CTIA’s comments generally backed the creation of additional “commons” spectrum for unlicensed operations if there were a demonstrated need. It urged the FCC to ensure rules were in place to protect commercial mobile operators from harmful interference. The group disagreed with the working paper’s assertion that existing exclusive use licenses represented an “inefficient use” of available spectrum, “which might imply that the Commission believes unlicensed services and devices would somehow provide greater innovation than licensed CMRS devices.” CTIA also warned the FCC to move ahead with underlay spectrum for unlicensed devices “with extreme caution.” It called the idea a “long- term theoretical mechanism that will require an immense amount of further empirical study and analytical work before its possible usefulness can be established.”

Messaging service provider WebLink Wireless said it opposed any proposals that involved shared access to licensed spectrum in the form of underlays or easements, particularly the paging and messaging bands on which it operated. The company raised concerns that the working paper accepted ideas proposed by the FCC’s Spectrum Policy Task Force “without adequate analysis.” The staff paper said interference that might be intolerable to one service might be acceptable to another user. WebLink said the “obverse is not true: If an unlicensed company is operating in an underlay to a licensed frequency that is supporting paying customers, any interference to those customers from an unlicensed device would be intolerable and would have consequences to the licensee.”

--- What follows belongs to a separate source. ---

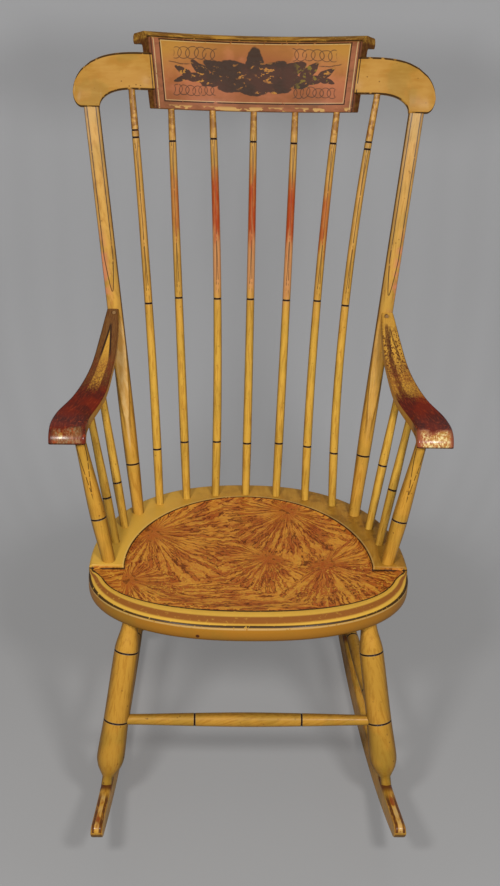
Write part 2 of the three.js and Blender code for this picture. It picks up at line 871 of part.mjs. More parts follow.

Itron, which makes automatic meter reading technology using Part 15 devices, said it supported the task force’s endorsement of exploiting the time dimension of spectrum use and the concept of interference temperature. The time dimension ideas included more efficient use of spectrum bands that in some cases might be underutilized for long periods of time. “Itron endorses blending time dimension limits and the interference temperature concept by incorporating and enforcing duty cycle limitations in the unlicensed bands,” it said.